#### Directions for this task
Quote only the part that opens with the line containing "The three.js and" and closes with the line containing "return hypot(end_x - tip_x, end_y". Keep both of those lines.
# # # # #
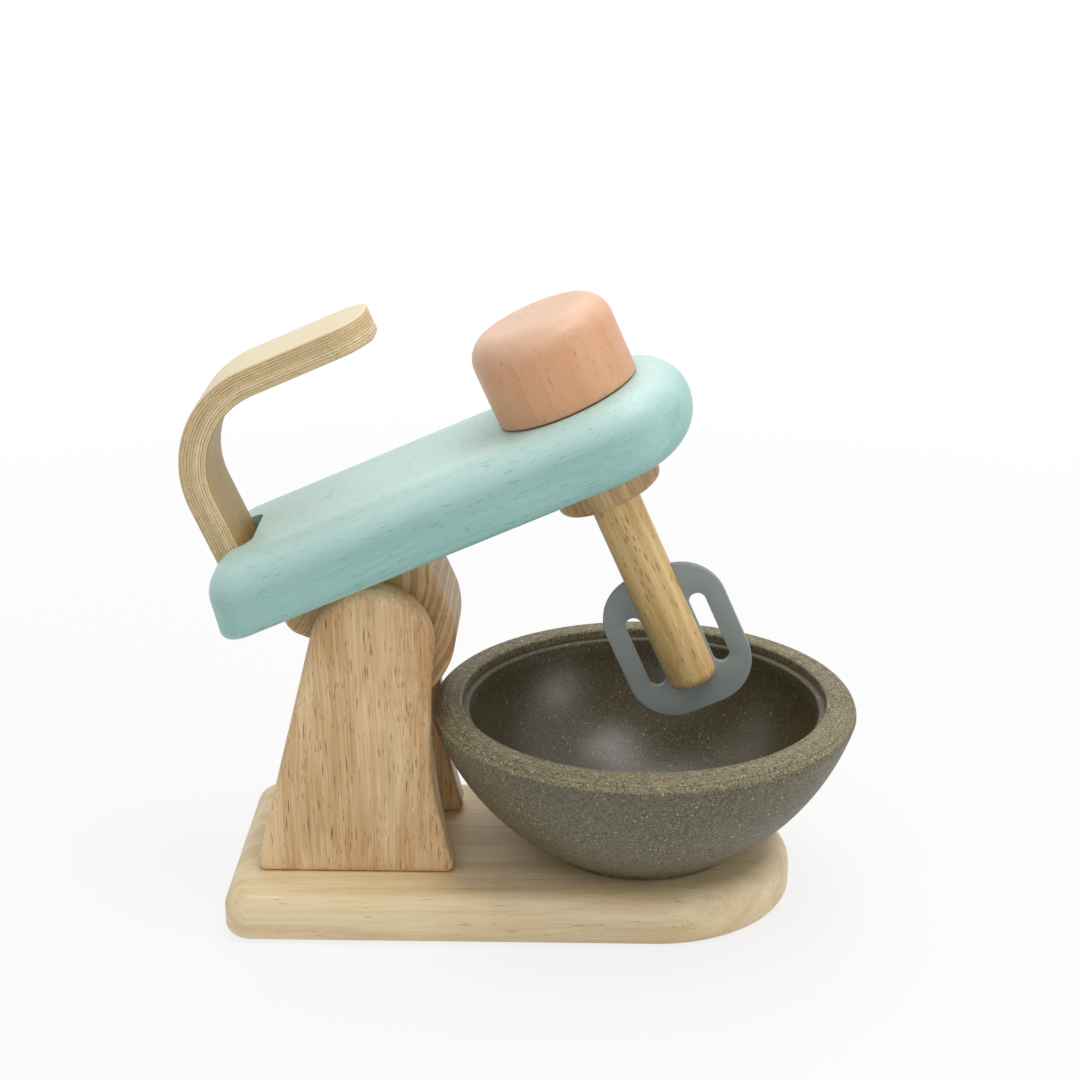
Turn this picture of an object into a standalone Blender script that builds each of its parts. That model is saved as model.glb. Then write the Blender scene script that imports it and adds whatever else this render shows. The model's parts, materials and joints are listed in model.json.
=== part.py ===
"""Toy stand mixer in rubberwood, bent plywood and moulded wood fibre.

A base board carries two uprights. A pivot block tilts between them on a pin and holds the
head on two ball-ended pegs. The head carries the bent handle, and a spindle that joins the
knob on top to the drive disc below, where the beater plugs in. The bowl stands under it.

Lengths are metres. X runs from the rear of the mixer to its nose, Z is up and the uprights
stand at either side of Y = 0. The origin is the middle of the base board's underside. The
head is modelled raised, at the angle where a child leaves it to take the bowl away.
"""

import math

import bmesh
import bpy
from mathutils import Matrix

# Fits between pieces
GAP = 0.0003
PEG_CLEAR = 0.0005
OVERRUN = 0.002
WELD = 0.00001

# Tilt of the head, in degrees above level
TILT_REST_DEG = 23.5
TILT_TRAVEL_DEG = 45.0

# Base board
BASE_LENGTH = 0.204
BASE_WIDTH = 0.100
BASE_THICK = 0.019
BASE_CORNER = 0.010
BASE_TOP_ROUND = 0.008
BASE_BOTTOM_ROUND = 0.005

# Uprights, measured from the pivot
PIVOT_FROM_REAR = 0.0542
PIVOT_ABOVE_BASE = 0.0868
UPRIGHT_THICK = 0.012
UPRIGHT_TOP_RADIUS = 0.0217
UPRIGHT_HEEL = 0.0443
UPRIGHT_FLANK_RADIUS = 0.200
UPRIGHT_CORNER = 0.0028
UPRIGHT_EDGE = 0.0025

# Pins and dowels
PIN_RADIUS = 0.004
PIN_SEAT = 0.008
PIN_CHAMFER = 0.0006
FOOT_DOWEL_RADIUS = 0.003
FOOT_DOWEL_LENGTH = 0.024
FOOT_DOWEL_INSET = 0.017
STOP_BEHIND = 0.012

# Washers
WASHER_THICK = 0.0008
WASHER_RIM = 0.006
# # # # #
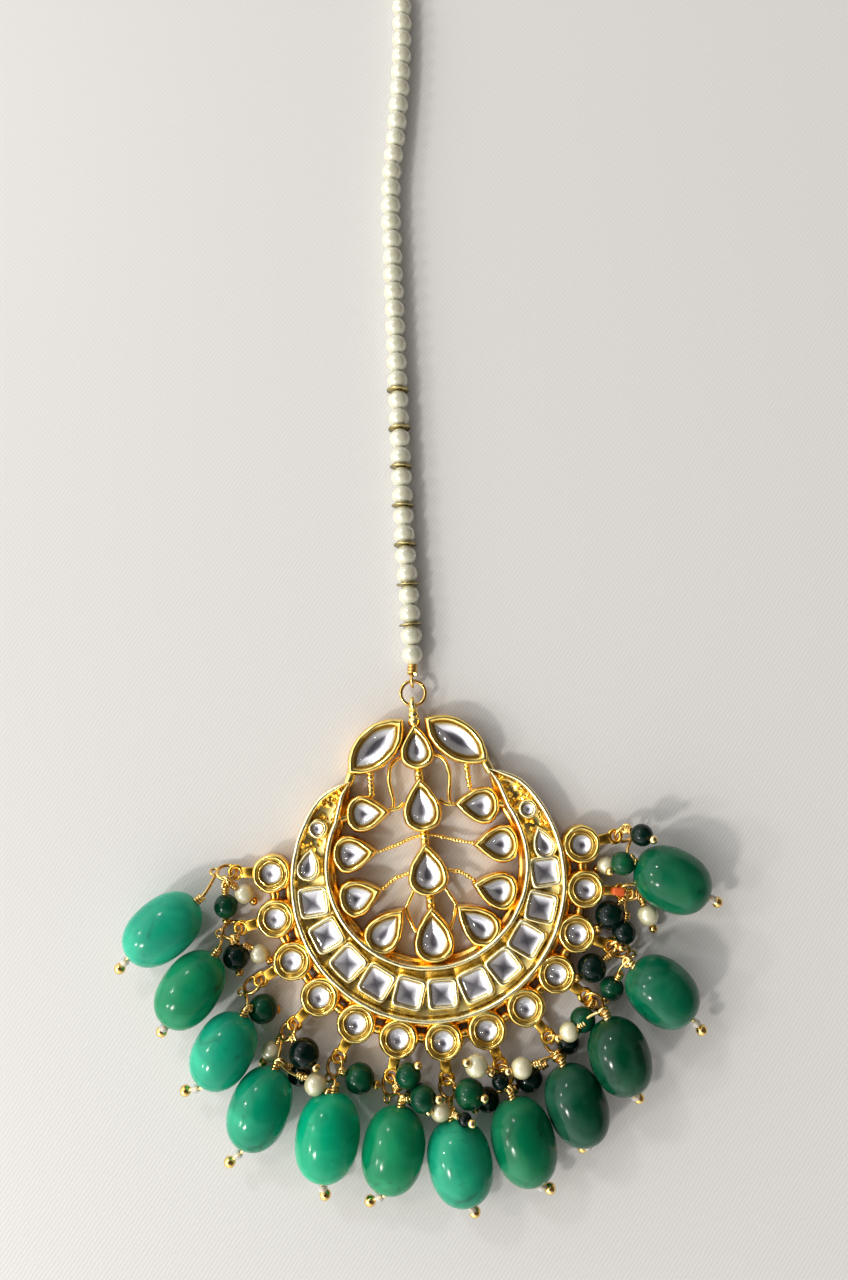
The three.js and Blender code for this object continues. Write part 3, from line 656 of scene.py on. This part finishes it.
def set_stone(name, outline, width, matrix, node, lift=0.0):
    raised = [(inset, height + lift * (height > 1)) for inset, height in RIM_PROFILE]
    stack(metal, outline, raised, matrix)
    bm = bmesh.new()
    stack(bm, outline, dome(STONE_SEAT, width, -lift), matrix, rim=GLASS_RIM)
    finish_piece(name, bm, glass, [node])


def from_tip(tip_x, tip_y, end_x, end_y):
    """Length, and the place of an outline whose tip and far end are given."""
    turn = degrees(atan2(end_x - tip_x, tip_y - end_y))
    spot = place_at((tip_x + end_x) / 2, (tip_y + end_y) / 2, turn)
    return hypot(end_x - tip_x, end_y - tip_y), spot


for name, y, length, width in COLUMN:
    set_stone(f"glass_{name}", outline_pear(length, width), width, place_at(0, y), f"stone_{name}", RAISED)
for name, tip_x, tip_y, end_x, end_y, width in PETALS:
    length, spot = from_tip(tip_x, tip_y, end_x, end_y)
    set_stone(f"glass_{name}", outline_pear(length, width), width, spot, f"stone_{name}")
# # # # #
#### Correct output
The three.js and Blender code for this object continues. Write part 3, from line 656 of scene.py on. This part finishes it.
def set_stone(name, outline, width, matrix, node, lift=0.0):
    raised = [(inset, height + lift * (height > 1)) for inset, height in RIM_PROFILE]
    stack(metal, outline, raised, matrix)
    bm = bmesh.new()
    stack(bm, outline, dome(STONE_SEAT, width, -lift), matrix, rim=GLASS_RIM)
    finish_piece(name, bm, glass, [node])


def from_tip(tip_x, tip_y, end_x, end_y):
    """Length, and the place of an outline whose tip and far end are given."""
    turn = degrees(atan2(end_x - tip_x, tip_y - end_y))
    spot = place_at((tip_x + end_x) / 2, (tip_y + end_y) / 2, turn)
    return hypot(end_x - tip_x, end_y - tip_y), spot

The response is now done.